● The request
Copy, without any alteration, the lines from the one that includes "obj.parent = None" up to and including the one that includes "# the head's".

==============================

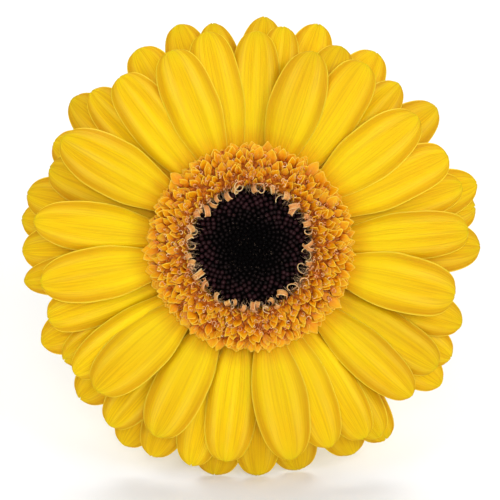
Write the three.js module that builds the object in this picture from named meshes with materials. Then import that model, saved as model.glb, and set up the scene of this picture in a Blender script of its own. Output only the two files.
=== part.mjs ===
// A cut gerbera with its stem trimmed short, lying on a table.
// The flower head rests on the tips of its lowest rays and on the cut end of the stem,
// so its face looks forwards (-Y) and tilts up. Millimetres, +Z up, table top at z = 0.
import * as THREE from "three";

const degrees = THREE.MathUtils.degToRad;

// ---- Driving dimensions ----------------------------------------------------

const faceTilt = 28; // degrees that the face looks above the horizon
const headHeight = 53.1; // the head's own origin above the table
const restReach = 2.4; // a ray tip this close to the table settles onto it

const receptacle = { radius: 13.2, top: 2.4 };
const involucre = {
  rimRadius: 17.6,
  rimTop: -5.2,
  bottom: -17,
  neckRadius: 3.7,
  bracts: 21, // bract tips around the rim
  bractFlare: 1.9, // how far a tip stands out from the rim
  bractRib: 0.35, // how far the bracts stand out lower down
  rimBand: 1, // height of the band where the tips flare
  bowlSteps: 6, // points around the bowl's quarter turn
};

const ray = {
  root: 13.6, // radius at which every ray starts
  span: 42, // run over which the climb and the arch below are measured
  thickness: 0.6,
  claw: 0.26, // width at the root as a share of the full width
  widest: 0.6, // place of the full width along the ray
  droop: 0.6, // how far the edges hang below the midrib
  rootPitch: 0.95, // height between layers at the root
  climb: 7.0, // height gained over the span before the arch takes it back
  climbPitch: 0.9, // extra climb for each layer up
  arch: 8.5, // height lost to the arch over the span
  tipSquareness: 2.4, // 2 would be an elliptical tip; more is blunter
  bluntTip: 0.15, // width left at the very tip
  bendPower: 8, // a tip that settles on the table bends only near its end
  lengthSteps: 9,
  widthSteps: 4,
};

const trans = {
  inner: 14.4,
  middle: 19.4,
  outer: 23.4,
  tips: 32, // pointed florets around the ring
  tipFrom: 6, // height from which they spread
  tipReach: 2.2, // how far they reach outwards
  lipFrom: 7, // height from which their inner lips lean in
  lipReach: 1.4, // how far the lips reach over the disc
};
const disc = { radius: 14 };
const stem = { radius: 3.0, reach: 103, endSlope: 15, drift: 4, sides: 12, steps: 18 };
const gap = 0.3; // clearance between touching pieces

// Rays, anticlockwise from the right: [azimuth in degrees, reach, width, layer].
// Layer 2 is the highest. Neighbours that overlap lie in different layers.
const frontRays = [
  [4, 51.8, 11.6, 1],
  [25.3, 51.6, 12, 1],
  [38.3, 50.2, 13.3, 2],
  [58.4, 51.4, 12.4, 1],
  [72.4, 48.7, 13.1, 2],
  [88, 51.4, 11.8, 0],
  [101.8, 52.1, 12, 1],
  [112, 50.1, 12.8, 2],
  [127.5, 50.9, 12.4, 1],
  [149.6, 51.5, 13.8, 2],
  [172.6, 51.8, 12.2, 1],
  [190, 50.3, 12.9, 2],
  [199.4, 51, 11.5, 0],
  [215.2, 51.4, 11, 1],
  [223, 49.7, 13.3, 2],
  [243.4, 50, 12.9, 1],
  [263.4, 51.2, 12.4, 0],
  [281.2, 51.1, 13.2, 2],
  [291.8, 51, 12, 1],
  [300.8, 52.9, 11.5, 0],
  [317, 52, 11.2, 1],
  [327.6, 52.7, 11.6, 0],
  [346.6, 49.6, 13.8, 2],
];

const middleRays = [
  [16.6, 52.6, 11, -1],
  [47.6, 52.8, 12, -1],
  [65.5, 52.8, 12, -2],
  [81.2, 53.3, 10, -1],
  [135.3, 53.2, 12, -1],
  [158.7, 51.5, 12, -1],
  [211.2, 52.1, 11, -1],
  [232, 54.2, 12, -1],
  [254.4, 54, 12, -1],
  [304, 54.7, 12, -1],
  [331.3, 54.8, 12, -2],
  [340.3, 53.7, 12, -1],
];

const backRays = [
  [0.2, 55.2, 13.5, -3],
  [15.6, 56.8, 13.5, -4],
  [37.4, 56, 13.5, -3],
  [56.9, 56, 13.5, -4],
  [73.2, 56.2, 12.5, -3],
  [86.6, 55.8, 12.5, -4],
  [99.5, 54.7, 11.4, -3],
  [107.8, 56.5, 12, -4],
  [119.2, 54.8, 12.4, -3],
  [140.4, 56, 13.5, -4],
  [166.4, 55.2, 13.5, -3],
  [180.3, 55, 13.5, -4],
  [188.4, 55, 10.5, -3],
  [204.5, 55.4, 13.5, -4],
  [221.5, 54.8, 13.5, -3],
  [237.6, 56.6, 12, -4],
  [244.2, 55.5, 12.5, -3],
  [260.8, 55.5, 13.5, -4],
  [271.8, 55, 12.5, -3],
  [282, 55, 13.5, -4],
  [296.1, 55.4, 13.5, -3],
];

// ---- Materials -------------------------------------------------------------

const material = (colour, roughness) =>
  new THREE.MeshStandardMaterial({ color: colour, roughness, metalness: 0 });
const rayYellow = material(0xf4c81c, 0.55);
const transOrange = material(0xe59a22, 0.6);
const discMaroon = material(0x1d0b0c, 0.5);
const bractGreen = material(0x5c7a35, 0.65);
const stemGreen = material(0x86a04a, 0.6);

// ---- Rays ------------------------------------------------------------------

// Half the width as a share of the widest, from root (0) to tip (1).
function outline(along) {
  if (along < ray.widest) {
    const s = along / ray.widest;
    return ray.claw + (1 - ray.claw) * s * s * (3 - 2 * s);
  }
  const beyond = (along - ray.widest) / (1 - ray.widest);
  return Math.max((1 - beyond ** ray.tipSquareness) ** (1 / ray.tipSquareness), ray.bluntTip);
}

// Height of the midrib above the head's origin. Every layer follows the same arch,
// so a long ray below never rises through a short one above.
function midrib(radius, layer) {
  const run = (radius - ray.root) / ray.span;
  const climb = ray.climb + ray.climbPitch * layer;
  return ray.rootPitch * layer + climb * run - ray.arch * run * run;
}

// A strap along +X from the root to the tip: arched along and across.
function rayGeometry(reach, width, layer, tipBend) {
  const { lengthSteps, widthSteps } = ray;
  const blade = new THREE.BoxGeometry(1, 2, 1, lengthSteps, widthSteps, 1);
  const points = blade.getAttribute("position");
  for (let i = 0; i < points.count; i++) {
    // stations crowd towards the tip, where the outline turns fastest
    const along = Math.sin((points.getX(i) + 0.5) * Math.PI / 2);
    const across = points.getY(i);
    const radius = ray.root + (reach - ray.root) * along;
    const height = midrib(radius, layer) - ray.droop * outline(along) * across * across;
    points.setXYZ(
      i,
      radius,
      (across * outline(along) * width) / 2,
      height + tipBend * along ** ray.bendPower + ray.thickness * points.getZ(i),
    );
  }
  blade.computeVertexNormals();
  return blade;
}

// Height of a ray's lowest corner above the table.
function tableHeight(geometry, azimuth) {
  const points = geometry.getAttribute("position");
  const corner = new THREE.Vector3();
  let lowest = Infinity;
  for (let i = 0; i < points.count; i++) {
    corner.fromBufferAttribute(points, i);
    corner.applyAxisAngle(new THREE.Vector3(0, 0, 1), azimuth).applyEuler(tilt);
    lowest = Math.min(lowest, corner.z + headHeight);
  }
  return lowest;
}

function addRays(head, name, rays) {
  rays.forEach(([azimuth, reach, width, layer], i) => {
    const turn = degrees(azimuth);
    let blade = rayGeometry(reach, width, layer, 0);
    const height = tableHeight(blade, turn);
    if (height < restReach) {
      blade = rayGeometry(reach, width, layer, -height / Math.sin(degrees(faceTilt)));
    }
    const mesh = new THREE.Mesh(blade, rayYellow);
    mesh.name = `${name}_${String(i + 1).padStart(2, "0")}`;
    mesh.rotation.z = turn;
    head.add(mesh);
  });
}

// ---- Head ------------------------------------------------------------------

// A closed ring or dome turned about the head's axis from [radius, height] points.
// push(radius, height) says how far each point moves outwards on the lobes between the notches.
function turned(name, profile, segments, finish, lobes = 0, push = () => 0) {
  const points = profile.map(([r, z]) => new THREE.Vector2(r, z));
  const geometry = new THREE.LatheGeometry(points, segments);
  geometry.rotateX(Math.PI / 2); // the lathe turns about Y
  const ring = geometry.getAttribute("position");
  for (let i = 0; i < ring.count; i++) {
    const [x, y, z] = [ring.getX(i), ring.getY(i), ring.getZ(i)];
    const radius = Math.hypot(x, y);
    if (radius === 0) continue;
    const crest = (1 - Math.cos(lobes * Math.atan2(y, x))) / 2;
    const stretch = 1 + (crest * push(radius, z)) / radius;
    ring.setXYZ(i, x * stretch, y * stretch, z);
  }
  geometry.computeVertexNormals();
  const mesh = new THREE.Mesh(geometry, finish);
  mesh.name = name;
  return mesh;
}

// Green bract cup, one piece with the receptacle that carries every floret.
function addInvolucre(head) {
  const { rimRadius, rimTop, bottom, neckRadius, bracts, bowlSteps } = involucre;
  const depth = rimTop - bottom;
  const bowl = [];
  for (let i = 0; i <= bowlSteps; i++) {
    const turn = (i / bowlSteps) * (Math.PI / 2);
    bowl.push([
      neckRadius + (rimRadius - neckRadius) * Math.sin(turn),
      rimTop - depth * Math.cos(turn),
    ]);
  }
  const flare = (radius, height) => {
    if (radius < receptacle.radius + 1) return 0; // the receptacle stays round
    return height > rimTop - involucre.rimBand ? involucre.bractFlare : involucre.bractRib;
  };
  head.add(turned("involucre", [
    [0, bottom],
    ...bowl,
    [receptacle.radius, rimTop + 0.4],
    [receptacle.radius, receptacle.top],
    [0, receptacle.top],
  ], 4 * bracts, bractGreen, bracts, flare));
}

// Ring of short orange florets, splayed over the roots of the rays.
function addTransFlorets(head) {
  const { inner, middle, outer, tips, tipFrom, tipReach, lipFrom, lipReach } = trans;
  const seat = receptacle.top + gap;
  const reachOut = (radius, height) => {
    if (radius > middle + 1) {
      return height > tipFrom ? tipReach * ((radius - middle) / (outer - middle)) ** 2 : 0;
    }
    return radius < inner + 1 && height > lipFrom ? -lipReach : 0;
  };
  head.add(turned("trans_florets", [
    [inner, seat + 0.4],
    [17.5, 4.2],
    [21, 5.2],
    [outer - 0.4, 5.8],
    [outer, 6.6],
    [outer - 0.8, 8],
    [21, 9.6],
    [middle, 10.3],
    [17.2, 10],
    [inner + 0.4, 8.9],
    [inner, 8],
    [inner, 6.9],
    [inner, seat + 0.4],
  ], 4 * tips, transOrange, tips, reachOut));
}

// Dark button of unopened disc florets, slightly sunk in the middle.
function addDiscFlorets(head) {
  const seat = receptacle.top + gap;
  head.add(turned("disc_florets", [
    [0, seat],
    [disc.radius - 0.8, seat],
    [disc.radius, seat + 1],
    [disc.radius, 5.4],
    [disc.radius - 1.6, 6.3],
    [9, 6.9],
    [5.5, 6.7],
    [2.5, 6.1],
    [0, 5.9],
  ], 30, discMaroon));
}

// ---- Stem ------------------------------------------------------------------

function addStem(flower) {
  const neck = new THREE.Vector3(0, 0, involucre.bottom - gap);
  neck.applyEuler(tilt).add(new THREE.Vector3(0, 0, headHeight));
  const leave = new THREE.Vector3(0, 0, -1).applyEuler(tilt);
  const slope = degrees(stem.endSlope);
  const arrive = new THREE.Vector3(0, Math.cos(slope), -Math.sin(slope));
  const end = new THREE.Vector3(stem.drift, neck.y + stem.reach, stem.radius * Math.cos(slope));
  const hold = stem.reach / 3;
  const path = new THREE.CubicBezierCurve3(
    neck,
    neck.clone().addScaledVector(leave, hold),
    end.clone().addScaledVector(arrive, -hold),
    end,
  );
  const section = new THREE.Shape();
  for (let i = 0; i < stem.sides; i++) {
    const turn = (i / stem.sides) * 2 * Math.PI;
    const [x, y] = [stem.radius * Math.cos(turn), stem.radius * Math.sin(turn)];
    if (i === 0) section.moveTo(x, y);
    else section.lineTo(x, y);
  }
  section.closePath();
  const mesh = new THREE.Mesh(
    new THREE.ExtrudeGeometry(section, { extrudePath: path, steps: stem.steps }),
    stemGreen,
  );
  mesh.name = "stem";
  flower.add(mesh);
}

// ---- Assembly --------------------------------------------------------------

const tilt = new THREE.Euler(degrees(90 - faceTilt), 0, 0);
const head = new THREE.Group();
head.rotation.copy(tilt);
head.position.z = headHeight;
addRays(head, "ray_front", frontRays);
addRays(head, "ray_middle", middleRays);
addRays(head, "ray_back", backRays);
addInvolucre(head);
addTransFlorets(head);
addDiscFlorets(head);

const flower = new THREE.Group();
flower.add(head);
addStem(flower);

// The part's origin is on the table, below the middle of its bounding box.
const gerbera = new THREE.Group();
gerbera.add(flower);
const middle = new THREE.Box3().setFromObject(gerbera, true).getCenter(new THREE.Vector3());
flower.position.set(-middle.x, -middle.y, 0);

export default gerbera;
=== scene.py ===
import math
import random
import bpy
import numpy as np
from mathutils import Matrix, Vector, noise


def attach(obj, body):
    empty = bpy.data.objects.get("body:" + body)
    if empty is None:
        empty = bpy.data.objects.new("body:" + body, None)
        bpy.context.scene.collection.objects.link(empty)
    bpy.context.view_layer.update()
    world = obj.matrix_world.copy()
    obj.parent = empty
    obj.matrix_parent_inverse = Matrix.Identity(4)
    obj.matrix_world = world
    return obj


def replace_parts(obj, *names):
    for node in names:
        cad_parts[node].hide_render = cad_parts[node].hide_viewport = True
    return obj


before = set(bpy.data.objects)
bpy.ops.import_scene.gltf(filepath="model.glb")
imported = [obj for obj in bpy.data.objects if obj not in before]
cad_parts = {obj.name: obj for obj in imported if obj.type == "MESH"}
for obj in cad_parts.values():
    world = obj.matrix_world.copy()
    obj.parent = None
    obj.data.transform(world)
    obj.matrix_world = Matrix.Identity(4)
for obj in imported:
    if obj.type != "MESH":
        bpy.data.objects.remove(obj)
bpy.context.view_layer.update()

mm = 0.001
head = {
    "faceTilt": 28,  # degrees that the face looks above the horizon
    "discSeat": 2.7,  # the eye's flat seat above the head's origin, mm
}


# the head's own frame: across, up the face, and out towards the viewer

tilt = math.radians(head["faceTilt"])
faceRight = Vector((1, 0, 0))
faceUp = Vector((0, math.sin(tilt), math.cos(tilt)))
faceOut = Vector((0, -math.cos(tilt), math.sin(tilt)))
faceAxes = np.array([faceRight, faceUp, faceOut])


def cornersInFace(node):  # a CAD node's corners along the face's axes, mm
    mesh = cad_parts[node].data
    points = np.empty(len(mesh.vertices) * 3)
    mesh.vertices.foreach_get("co", points)
    return points.reshape(-1, 3) @ faceAxes.T / mm


eyeCorners = cornersInFace("disc_florets")
eyeLow, eyeHigh = eyeCorners.min(axis=0), eyeCorners.max(axis=0)
headCentre = (eyeLow + eyeHigh) / 2
headCentre[2] = eyeLow[2] - head["discSeat"]
headOrigin = Vector(headCentre @ faceAxes * mm)
print("head centre", [round(x, 4) for x in headOrigin])


def fromFace(points):  # head millimetres to scene metres
    return (np.asarray(points) + headCentre) @ faceAxes * mm


def polar(radius, angle, height):
    return (radius * math.cos(angle), radius * math.sin(angle), height)


def spoke(radius, angle, height=0):
    return Vector(polar(radius, angle, height))


# mesh helpers

def addToScene(name, data):
    thing = bpy.data.objects.new(name, data)
    bpy.context.scene.collection.objects.link(thing)
    return thing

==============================

● Completed task
    obj.parent = None
    obj.data.transform(world)
    obj.matrix_world = Matrix.Identity(4)
for obj in imported:
    if obj.type != "MESH":
        bpy.data.objects.remove(obj)
bpy.context.view_layer.update()

mm = 0.001
head = {
    "faceTilt": 28,  # degrees that the face looks above the horizon
    "discSeat": 2.7,  # the eye's flat seat above the head's origin, mm
}


# the head's own frame: across, up the face, and out towards the viewer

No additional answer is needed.